What follows is a listing; restate every line of it word for word.

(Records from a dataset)
>> Begin

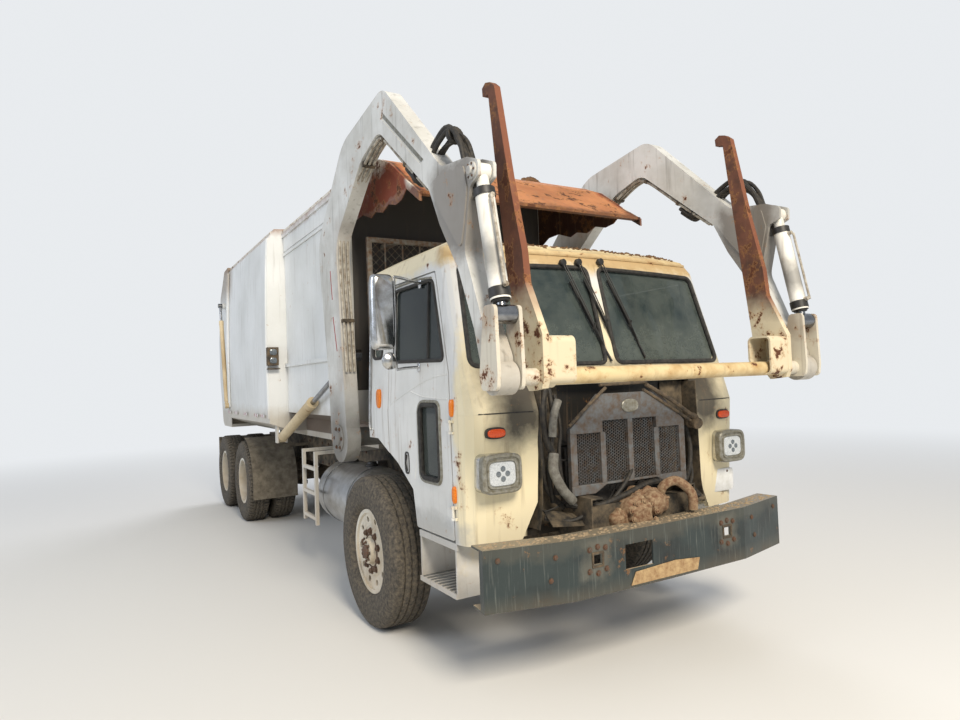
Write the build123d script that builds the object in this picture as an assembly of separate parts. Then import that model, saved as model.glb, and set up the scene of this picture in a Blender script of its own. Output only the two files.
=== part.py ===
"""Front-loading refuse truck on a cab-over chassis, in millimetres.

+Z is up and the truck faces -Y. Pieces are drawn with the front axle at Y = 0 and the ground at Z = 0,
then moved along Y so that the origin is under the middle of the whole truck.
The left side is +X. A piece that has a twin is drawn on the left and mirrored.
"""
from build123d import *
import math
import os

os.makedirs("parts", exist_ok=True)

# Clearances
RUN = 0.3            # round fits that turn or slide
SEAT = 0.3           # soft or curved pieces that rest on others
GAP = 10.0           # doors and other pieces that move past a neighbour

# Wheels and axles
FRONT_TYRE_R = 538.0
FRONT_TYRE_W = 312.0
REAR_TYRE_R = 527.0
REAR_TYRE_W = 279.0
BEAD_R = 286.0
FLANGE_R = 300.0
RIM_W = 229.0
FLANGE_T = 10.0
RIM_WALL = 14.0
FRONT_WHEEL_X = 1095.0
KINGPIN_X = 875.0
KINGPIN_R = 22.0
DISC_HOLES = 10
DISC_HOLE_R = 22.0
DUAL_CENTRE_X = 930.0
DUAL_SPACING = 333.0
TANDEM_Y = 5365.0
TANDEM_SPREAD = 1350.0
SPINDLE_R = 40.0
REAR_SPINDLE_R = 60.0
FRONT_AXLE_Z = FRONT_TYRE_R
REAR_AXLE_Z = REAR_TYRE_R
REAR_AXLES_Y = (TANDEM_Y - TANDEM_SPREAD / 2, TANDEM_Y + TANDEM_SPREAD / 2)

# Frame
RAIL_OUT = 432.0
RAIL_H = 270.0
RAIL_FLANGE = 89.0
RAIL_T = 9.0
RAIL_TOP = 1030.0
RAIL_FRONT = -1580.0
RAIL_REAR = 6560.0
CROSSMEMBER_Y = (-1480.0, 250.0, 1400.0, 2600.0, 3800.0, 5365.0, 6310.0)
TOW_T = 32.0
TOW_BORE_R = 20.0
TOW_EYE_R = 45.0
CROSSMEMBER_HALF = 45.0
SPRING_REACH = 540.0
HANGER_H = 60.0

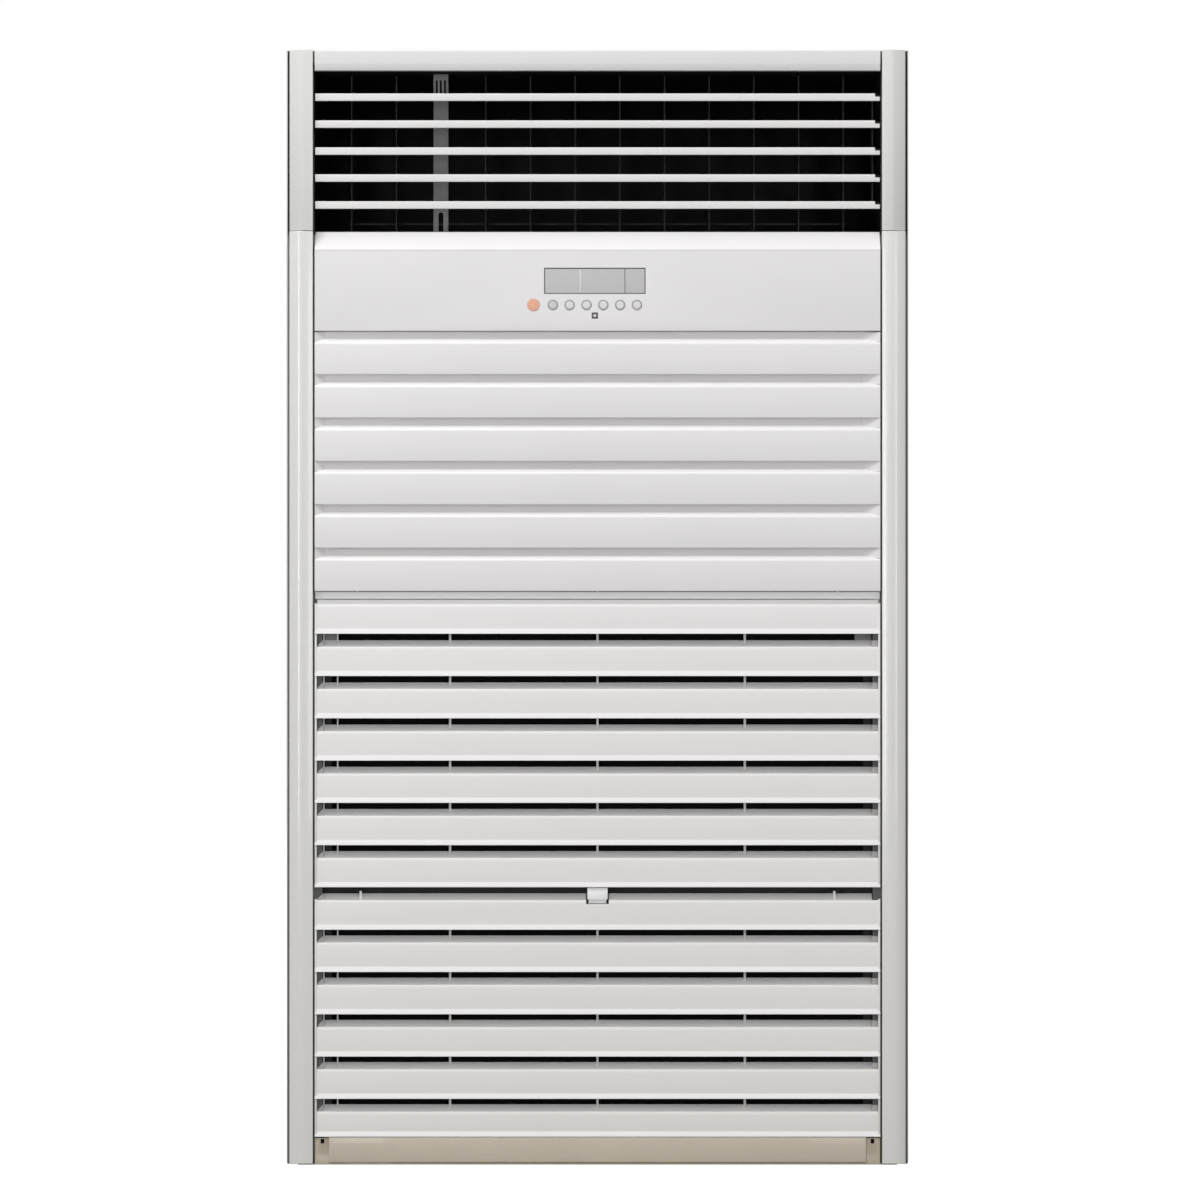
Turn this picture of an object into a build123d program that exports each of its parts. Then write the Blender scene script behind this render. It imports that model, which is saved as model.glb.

>> End

Answer to this exercise:
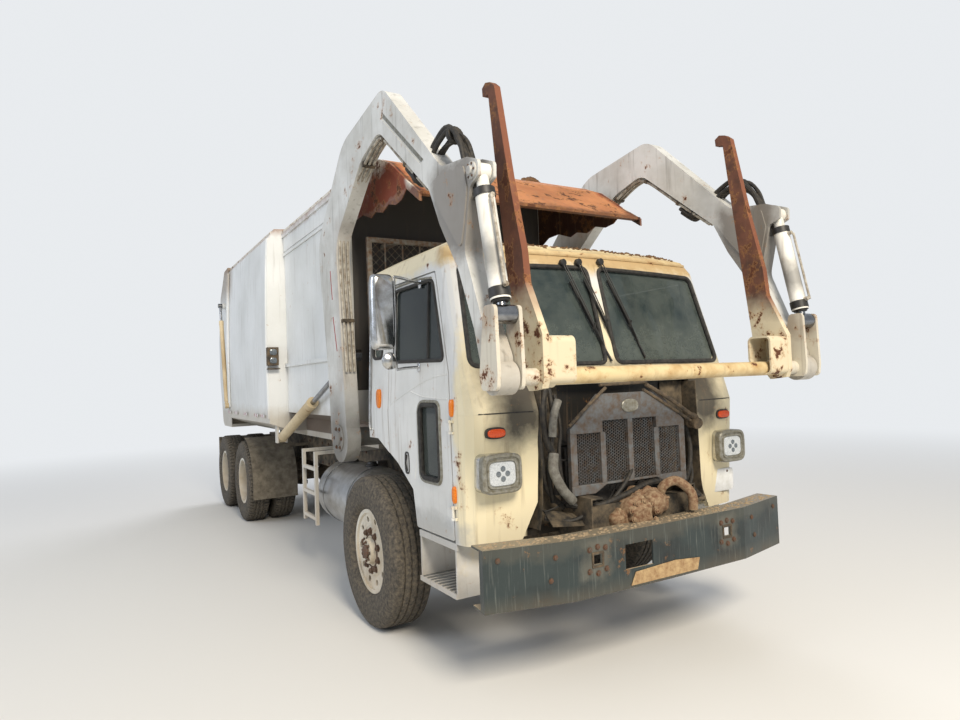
Write the build123d script that builds the object in this picture as an assembly of separate parts. Then import that model, saved as model.glb, and set up the scene of this picture in a Blender script of its own. Output only the two files.
=== part.py ===
"""Front-loading refuse truck on a cab-over chassis, in millimetres.

+Z is up and the truck faces -Y. Pieces are drawn with the front axle at Y = 0 and the ground at Z = 0,
then moved along Y so that the origin is under the middle of the whole truck.
The left side is +X. A piece that has a twin is drawn on the left and mirrored.
"""
from build123d import *
import math
import os

os.makedirs("parts", exist_ok=True)

# Clearances
RUN = 0.3            # round fits that turn or slide
SEAT = 0.3           # soft or curved pieces that rest on others
GAP = 10.0           # doors and other pieces that move past a neighbour

# Wheels and axles
FRONT_TYRE_R = 538.0
FRONT_TYRE_W = 312.0
REAR_TYRE_R = 527.0
REAR_TYRE_W = 279.0
BEAD_R = 286.0
FLANGE_R = 300.0
RIM_W = 229.0
FLANGE_T = 10.0
RIM_WALL = 14.0
FRONT_WHEEL_X = 1095.0
KINGPIN_X = 875.0
KINGPIN_R = 22.0
DISC_HOLES = 10
DISC_HOLE_R = 22.0
DUAL_CENTRE_X = 930.0
DUAL_SPACING = 333.0
TANDEM_Y = 5365.0
TANDEM_SPREAD = 1350.0
SPINDLE_R = 40.0
REAR_SPINDLE_R = 60.0
FRONT_AXLE_Z = FRONT_TYRE_R
REAR_AXLE_Z = REAR_TYRE_R
REAR_AXLES_Y = (TANDEM_Y - TANDEM_SPREAD / 2, TANDEM_Y + TANDEM_SPREAD / 2)

# Frame
RAIL_OUT = 432.0
RAIL_H = 270.0
RAIL_FLANGE = 89.0
RAIL_T = 9.0
RAIL_TOP = 1030.0
RAIL_FRONT = -1580.0
RAIL_REAR = 6560.0
CROSSMEMBER_Y = (-1480.0, 250.0, 1400.0, 2600.0, 3800.0, 5365.0, 6310.0)
TOW_T = 32.0
TOW_BORE_R = 20.0
TOW_EYE_R = 45.0
CROSSMEMBER_HALF = 45.0
SPRING_REACH = 540.0
HANGER_H = 60.0

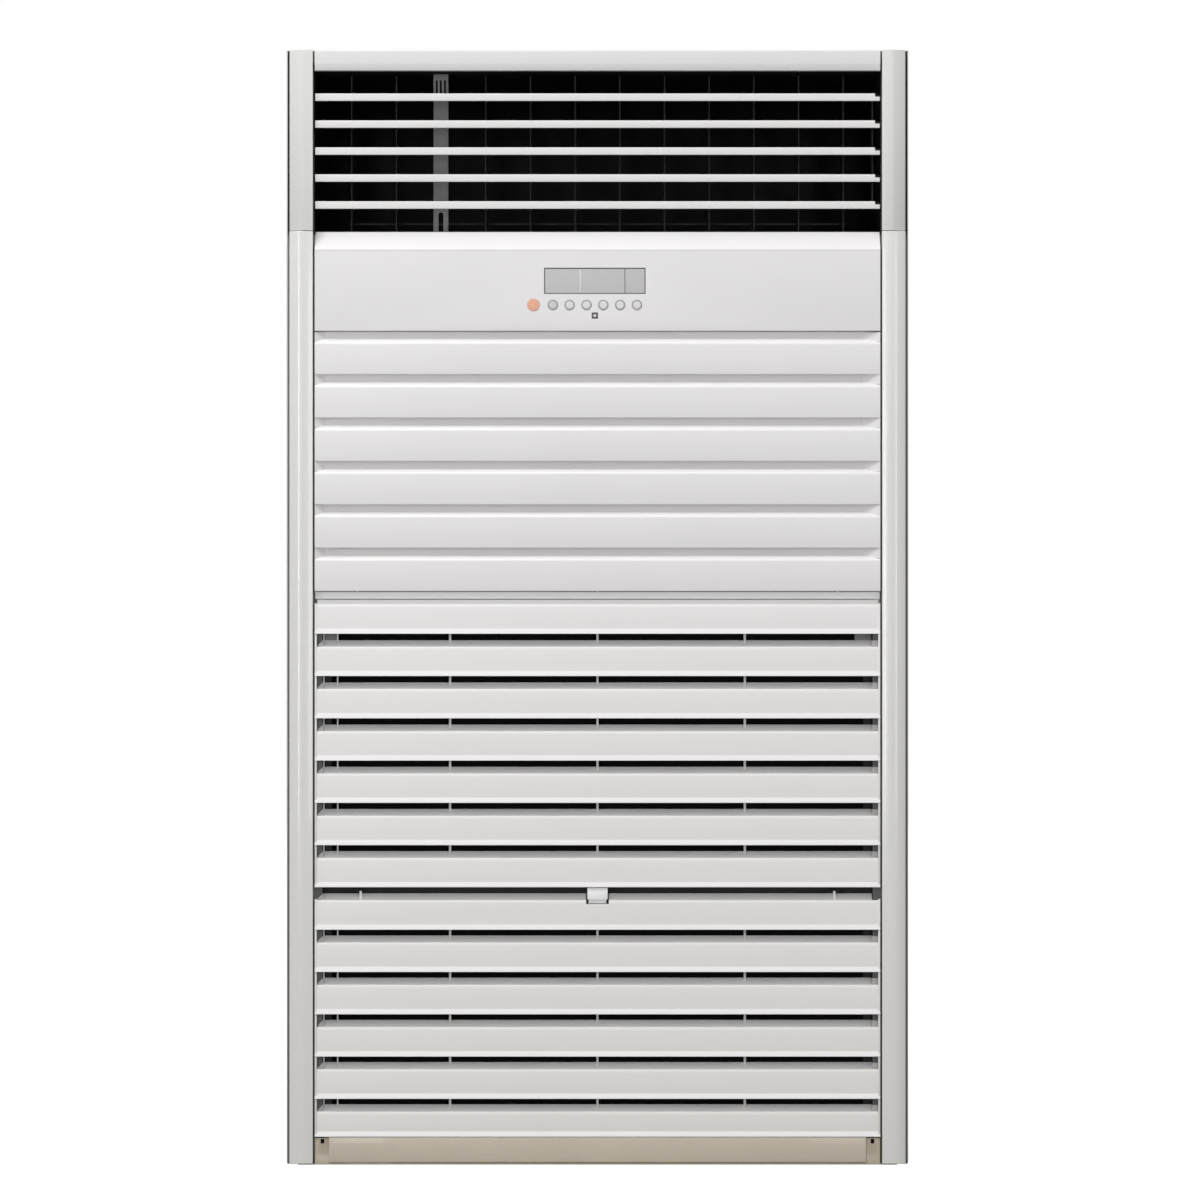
Turn this picture of an object into a build123d program that exports each of its parts. Then write the Blender scene script behind this render. It imports that model, which is saved as model.glb.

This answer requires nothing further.